A cura della Redazione

Durante la notte tra il 17 e 18 gennaio, quando è stato celebrato Sant'Antonio Abate con i tradizionali incendi dei "cippi", le baby gang hanno dato fuoco alla facciata laterale della monumentale chiesa di Sant'Eligio a Napoli, edificio risalente al 1270 ubicato nel quartiere Mercato. Il rogo ha bruciato e danneggiato le pareti in tufo della chiesa angioina.

«Come è possibile che non si riescano a fermare questi giovani gruppi criminali che mettono a ferro e fuoco la città e sfidano lo Stato ogni anno dando fuoco a monumenti, sradicando alberi e bruciando rifiuti e plastiche che poi emettono fumi tossici nocivi per la salute? - afferma il consigliere regionale di Europa Verde, Francesco Emilio Borrelli -. La gran parte di questi ragazzini è cresciuta in ambienti criminali o è figlia di delinquenti seriali che hanno insegnato loro a devastare e distruggere la città e i beni comuni. Sono giorni che segnalavamo alle forze dell'ordine gli intenti criminali di questi soggetti tra l'altro annunciati anche sui social. Abbiamo segnalato dove avevano accatastato legname e anche i loro profili e in alcuni casi le loro famiglie criminali. Purtroppo a quanto sembra - prosegue Borrelli - c'è una vera volontà di permettere a questi soggetti di fare quello che vogliono, di devastare il patrimonio pubblico e anche quello monumentale alla luce del sole».

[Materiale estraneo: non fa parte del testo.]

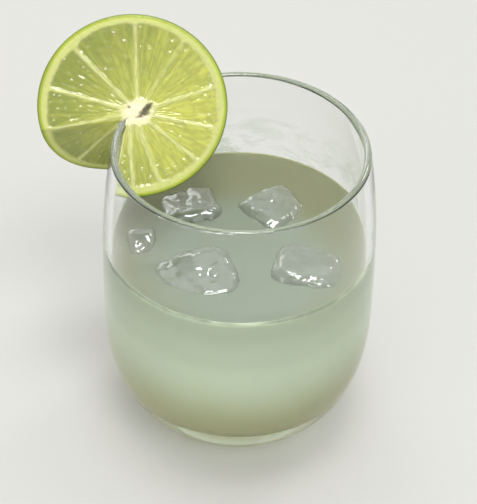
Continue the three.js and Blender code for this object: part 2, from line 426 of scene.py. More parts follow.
def ice_material(tint, drink):
    """Milky wet ice, with the drink's tone at the waterline and its own above."""
    material, tree, shader, output = blank_material("wet_ice")
    risen = node(tree, "ShaderNodeMapRange", in_1=drink.level, in_2=drink.level + ICE_FADE)
    tree.links.new(height_of(tree), risen.inputs["Value"])
    colour = mixed(tree, risen.outputs["Result"], surface_colour(tree, drink, ICE_TONE), tint)
    tree.links.new(colour, shader.inputs["Base Color"])
    fill(shader, IOR=1.31, Transmission_Weight=0.15)
    fill(shader, Coat_Weight=1.0, Coat_IOR=1.85, Coat_Roughness=0.04)
    soften(shader, 0.6, (1.0, 1.0, 0.9), 3 * MM)
    add_unevenness(tree, shader, scale=160.0, smooth=0.02, rough=0.12, depth=0.2 * MM)
    let_lamps_through(tree, shader, output, tint=(0.97, 0.99, 0.98))
    return material


def cloudy_colour(tree, stops, measure, low, high, drifting):
    """A colour that changes along a measure, from low to high, and drifts in soft clouds."""
    clouds = node(tree, "ShaderNodeTexNoise", Scale=38.0, Detail=4.0, Roughness=0.6)
    height = node(tree, "ShaderNodeMapRange", in_1=low, in_2=high)
    drift = node(tree, "ShaderNodeMath", in_1=drifting)
    drift.operation = "MULTIPLY_ADD"
    ramp = tree.nodes.new("ShaderNodeValToRGB")
    ramp.color_ramp.interpolation = "EASE"
    centred = node(tree, "ShaderNodeMath", in_1=0.5)
    centred.operation = "SUBTRACT"
    while len(ramp.color_ramp.elements) < len(stops):
        ramp.color_ramp.elements.new(0.5)
    for element, (position, colour) in zip(ramp.color_ramp.elements, stops):
        element.position = position
        element.color = rgba(colour)
    link = tree.links.new
    link_place(tree, clouds)
    link(measure, height.inputs["Value"])
    link(clouds.outputs["Fac"], centred.inputs[0])
    link(centred.outputs["Value"], drift.inputs[0])
    link(height.outputs["Result"], drift.inputs[2])
    link(drift.outputs["Value"], ramp.inputs["Fac"])
    return ramp.outputs["Color"]


def height_of(tree):
    """Height of each point of a piece."""
    split = tree.nodes.new("ShaderNodeSeparateXYZ")
    link_place(tree, split)
    return split.outputs["Z"]


def distance_from(tree, point):
    """Distance of each point of a piece from one point."""
    apart = node(tree, "ShaderNodeVectorMath", in_1=point)
    apart.operation = "DISTANCE"
    link_place(tree, apart)
    return apart.outputs["Value"]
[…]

I danni alla Chiesa di Sant'Eligio sono «un dramma per l'intera città e per tutte le persone perbene sempre più sole e abbandonate al proprio destino - denuncia Borrelli -. Ci auguriamo che i piccoli delinquenti vengano presi e vengano condannati per quello che hanno fatto. Le loro famiglie dovrebbero pagare di tasca propria il restauro del monumento. Addirittura alcuni piccoli delinquenti hanno organizzato delle vere e proprie sassaiole contro le forze dell'ordine a San Giovanni a Teduccio-Barra. Quelli identificati e fermati poiché minori sono stati riaffidati ai genitori. Mi domando che senso ha riaffidare dei neo delinquenti alle famiglie che nella gran parte dei casi hanno insegnato loro le regole della mala vita? Andrebbero allontanati da quei contesti - conclude Borrelli - non riaffidati a coloro che sono i primi responsabili dei loro comportamenti criminali e violenti».